Well, the calendar says spring even if the deep snow cover in most orchards is mocking us.  Most of us are eager for warmer weather; but the snow is not all bad.  It is great summer drought insurance and has insulated the ground well.  It has, however, made pruning a more difficult chore and has made the orchards of New Hampshire prime targets for hungry deer.

Deer are not neat pruners.  This tattered end should be pruned back to a bud.
Deer are not neat pruners. This tattered end should be pruned back to a bud.

This is one of those winters that proves that the only thing that works to keep deer out is a good woven wire fence.  Repellents like soap and rotten egg product sprays, coyote urine, and the like simply are no match when hunger is strong.  And deer pour through 10,000+ volt electric fences without even flinching.
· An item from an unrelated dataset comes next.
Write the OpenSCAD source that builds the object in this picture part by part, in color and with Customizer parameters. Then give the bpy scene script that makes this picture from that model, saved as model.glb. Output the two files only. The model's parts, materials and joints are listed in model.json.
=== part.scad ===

What works? An 8 foot high, woven wire fence works best.  It has to be installed correctly – no gaps near the ground as deer will eagerly push it up and crawl under.  Adding a single strand or perhaps two of barbed wire at 10 inch intervals above the fence will help when snow is deep.

Fruit spurs, set to flower come May, are under attack by deer now.  Once hit, they never produce fruit again.
Fruit spurs, set to flower come May, are under attack by deer now. Once hit, they never produce fruit again.

What about the home orchard of just a couple trees or so?  Again, 8 foot woven wire, at least for the winter months is the best choice.  Use 3 or 4 stakes to support the fencing as you encircle each tree.

Do deer eat all fruit trees? Unfortunately, the answer is yes.  Apples and sweet cherries may be their favorites, but when food is scarce, anything goes.

When deer pressure is low, soap helps; but with pressure high, it has little effect on hungry deer.
When deer pressure is low, soap helps; but with pressure high, it has little effect on hungry deer.

As the snow recedes, I expect to see vole damage to young trees especially.  Deep snow cover has provided voles protection from predators like coyotes and allowed voles access to tree bark above vole guards.

Voles took advantage of a missing wire vole guard and deep snows to doom this young apple tree.
Voles took advantage of a missing wire vole guard and deep snows to doom this young apple tree.